Tuesday, September 28, 2010
A literary revelation
When we were leaving San Francisco, Mike (who is subletting our apartment) gave me this book, Rayuela (Hopscotch - in translation), by Julio Cortazar. I almost left it behind in LA X: I'd never heard of Cortazar, and the book was large, dense, and lacking in all but the outlines of a narrative structure. But there were certain little moments that kept me going. Even though I didn't like the somewhat nihilistic protagonist very much, I liked the way his mind worked and the fun he had with language (ie Cortazar). I also liked the fact that he was writing about places I was walking through in Buenos Aires.

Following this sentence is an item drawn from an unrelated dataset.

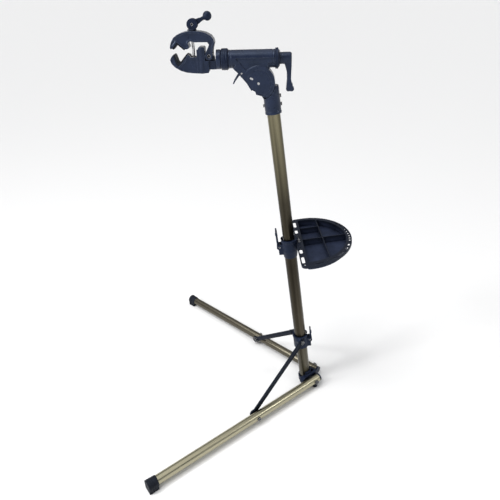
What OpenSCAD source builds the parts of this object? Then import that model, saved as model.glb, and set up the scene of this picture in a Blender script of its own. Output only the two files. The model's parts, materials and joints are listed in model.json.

This morning I finished the book - as this usually sunny loft few blocks from Plaza Cortazar was plastered in rain and shaken by donner and blitzen (odd that the Norse/German words for thunder and lightning have now become cute cartoons on spindly legs - but I enjoy the image of these enraged reindeeritos flying into the window).
Here are a couple things I liked from the book:
"Explanation is a well-dressed mistake."
The main character says this -- he's joking around (well, it's hard to tell when he is ever serious) -- all the same I like it because it captures an idea in a few words that Thomas Kuhn spun into a whole book (published the year before actually).
This next one takes a bit more explanation: A character (Traveler) is reading the works of a (fictional I hope) Uruguayan philosopher name Ceferino who has this Utopian vision for reorganizing the world. According to his scheme each country gets 45 national corporations (like the EPA, FBI, FCC, that sort of thing). Number 25 is the National Corporation of Hospitals and Related Houses, and includes, "all hospitals of all types, workshops for repairs and adjustments, houses for the curing of hides, stables for the curing of horses, dental clinics, barber shops, houses for the pruning of plants, houses for the arrangement of intricate legal forms, etc. ...
"There is is," Traveler said. "A break that proves Ceferino's perfect central healthiness ... there's no reason to accept the order of things the way daddy hands them to us. Cefe thinks that the fact that something is being repaired unites a dentist and intricate legal forms; accidents are just as valuable as essences ... But it's pure poetry, boy. Cefe is breaking the mental crust, as somebody or other said, and he's beginning to see the world from a different angle. Of course this is what they call being batty."
Beth helpfully suggested (when I told her about this business with the mental crust) that whenever one is tempted to say "paradigm shift" you should instead say "breaking the mental crust." It's a metaphor you can actually visualize. Incidentally, Kuhn was the one that popularized the term paradigm and it's shiftiness.